Hi, do you think my Filly Luna would be classed as a black or a dark bay?
Her mother was a bay and her father is a bay (out of a chestnut and a black).


----------



## Peppy Barrel Racing (Aug 16, 2011)

100% black. Neither parent gave the agouti gene which restricts black to the points and makes a black horse bay.
_Posted via Mobile Device_


----------



## Zexious (Aug 2, 2013)

Black. <3 She's adorbs!


----------



## Cat (Jul 26, 2008)

From the pictures provided she looks black.


----------



## BreakableRider (Aug 14, 2013)

It's difficult to tell from the pictures but i'm going to go against the grain and say brown. I see lightened areas on the flank on both pictures and a slightly lightened muzzle on the top photo. 
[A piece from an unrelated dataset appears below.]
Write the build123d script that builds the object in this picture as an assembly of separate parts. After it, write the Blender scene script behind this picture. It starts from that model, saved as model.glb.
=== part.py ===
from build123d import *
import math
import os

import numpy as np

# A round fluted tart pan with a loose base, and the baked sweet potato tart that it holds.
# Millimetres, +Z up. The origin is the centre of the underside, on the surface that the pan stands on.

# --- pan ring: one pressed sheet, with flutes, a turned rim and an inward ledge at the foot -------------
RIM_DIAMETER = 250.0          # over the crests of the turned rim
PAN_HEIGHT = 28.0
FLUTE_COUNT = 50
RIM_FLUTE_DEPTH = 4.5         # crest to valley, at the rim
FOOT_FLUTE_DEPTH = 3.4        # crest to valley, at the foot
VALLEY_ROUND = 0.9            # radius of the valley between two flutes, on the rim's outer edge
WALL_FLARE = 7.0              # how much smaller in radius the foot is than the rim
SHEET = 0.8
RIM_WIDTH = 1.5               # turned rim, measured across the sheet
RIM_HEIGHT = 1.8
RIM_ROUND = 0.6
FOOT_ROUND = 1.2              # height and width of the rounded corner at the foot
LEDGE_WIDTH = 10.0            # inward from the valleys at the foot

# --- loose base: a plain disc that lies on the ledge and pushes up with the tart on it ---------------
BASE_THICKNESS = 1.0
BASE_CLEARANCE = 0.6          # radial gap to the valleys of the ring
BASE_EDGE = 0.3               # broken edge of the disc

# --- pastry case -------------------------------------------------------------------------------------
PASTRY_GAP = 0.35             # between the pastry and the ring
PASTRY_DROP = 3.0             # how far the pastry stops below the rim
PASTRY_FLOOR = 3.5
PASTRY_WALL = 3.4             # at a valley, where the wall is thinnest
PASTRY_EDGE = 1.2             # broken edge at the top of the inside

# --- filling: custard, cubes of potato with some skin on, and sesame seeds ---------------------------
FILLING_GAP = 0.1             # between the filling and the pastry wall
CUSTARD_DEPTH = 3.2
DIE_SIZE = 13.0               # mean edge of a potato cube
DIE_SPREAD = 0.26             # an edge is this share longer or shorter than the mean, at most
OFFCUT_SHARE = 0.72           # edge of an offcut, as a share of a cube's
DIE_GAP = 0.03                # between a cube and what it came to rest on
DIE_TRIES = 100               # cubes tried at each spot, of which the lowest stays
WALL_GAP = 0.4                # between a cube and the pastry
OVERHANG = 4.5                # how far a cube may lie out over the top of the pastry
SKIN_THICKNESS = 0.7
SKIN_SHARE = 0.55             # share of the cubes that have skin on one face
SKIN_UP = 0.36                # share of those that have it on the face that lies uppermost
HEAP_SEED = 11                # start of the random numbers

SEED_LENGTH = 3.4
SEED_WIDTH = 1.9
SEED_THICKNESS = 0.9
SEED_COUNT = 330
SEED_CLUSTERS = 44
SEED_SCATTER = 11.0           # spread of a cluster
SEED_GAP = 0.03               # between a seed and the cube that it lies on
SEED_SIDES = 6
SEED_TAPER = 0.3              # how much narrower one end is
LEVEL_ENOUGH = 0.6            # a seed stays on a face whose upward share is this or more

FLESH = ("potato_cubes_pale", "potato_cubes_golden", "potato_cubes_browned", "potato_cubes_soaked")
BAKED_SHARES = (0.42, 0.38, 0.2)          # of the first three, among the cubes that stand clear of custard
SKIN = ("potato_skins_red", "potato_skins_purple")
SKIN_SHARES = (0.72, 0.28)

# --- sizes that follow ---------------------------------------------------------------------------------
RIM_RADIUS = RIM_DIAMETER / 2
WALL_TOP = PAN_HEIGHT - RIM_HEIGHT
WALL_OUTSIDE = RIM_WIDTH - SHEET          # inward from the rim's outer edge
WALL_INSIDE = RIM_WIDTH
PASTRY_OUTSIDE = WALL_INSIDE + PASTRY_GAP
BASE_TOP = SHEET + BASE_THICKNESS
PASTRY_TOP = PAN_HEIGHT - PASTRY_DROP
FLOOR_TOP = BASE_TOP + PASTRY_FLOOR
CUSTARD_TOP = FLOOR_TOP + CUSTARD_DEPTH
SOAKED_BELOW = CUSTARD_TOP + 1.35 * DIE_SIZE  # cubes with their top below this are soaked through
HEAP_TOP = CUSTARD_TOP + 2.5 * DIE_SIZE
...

I'd like to see pictures taken from the side and perhaps pictures showing the muzzle and flank more clearly.


----------



## Peppy Barrel Racing (Aug 16, 2011)

BreakableRider said:


> It's difficult to tell from the pictures but i'm going to go against the grain and say brown. I see lightened areas on the flank on both pictures and a slightly lightened muzzle on the top photo.
> 
> I'd like to see pictures taken from the side and perhaps pictures showing the muzzle and flank more clearly.


The lightened areas are caused by sweat. Here is my friends black Percheron cross, this horse is black I actually owned this horse for a before selling to my friend. He gets used a lot and gets sweat lightened areas. Heck by late summer a lot of his coat gets lightened from sun and sweat.
























_Posted via Mobile Device_


----------



## CLaPorte432 (Jan 3, 2012)

100% black
_Posted via Mobile Device_


----------



## verona1016 (Jul 3, 2011)

I see black, also.


----------



## HAA (Sep 8, 2013)

Thanks everyone. I'll try and get some better pictures xx


----------



## Saddlebag (Jan 17, 2011)

My twh is black, black as coal, regardless of season or sweat.


----------



## Peppy Barrel Racing (Aug 16, 2011)

Some don't fade and some do. There can be a multitude of reasons why.
_Posted via Mobile Device_


----------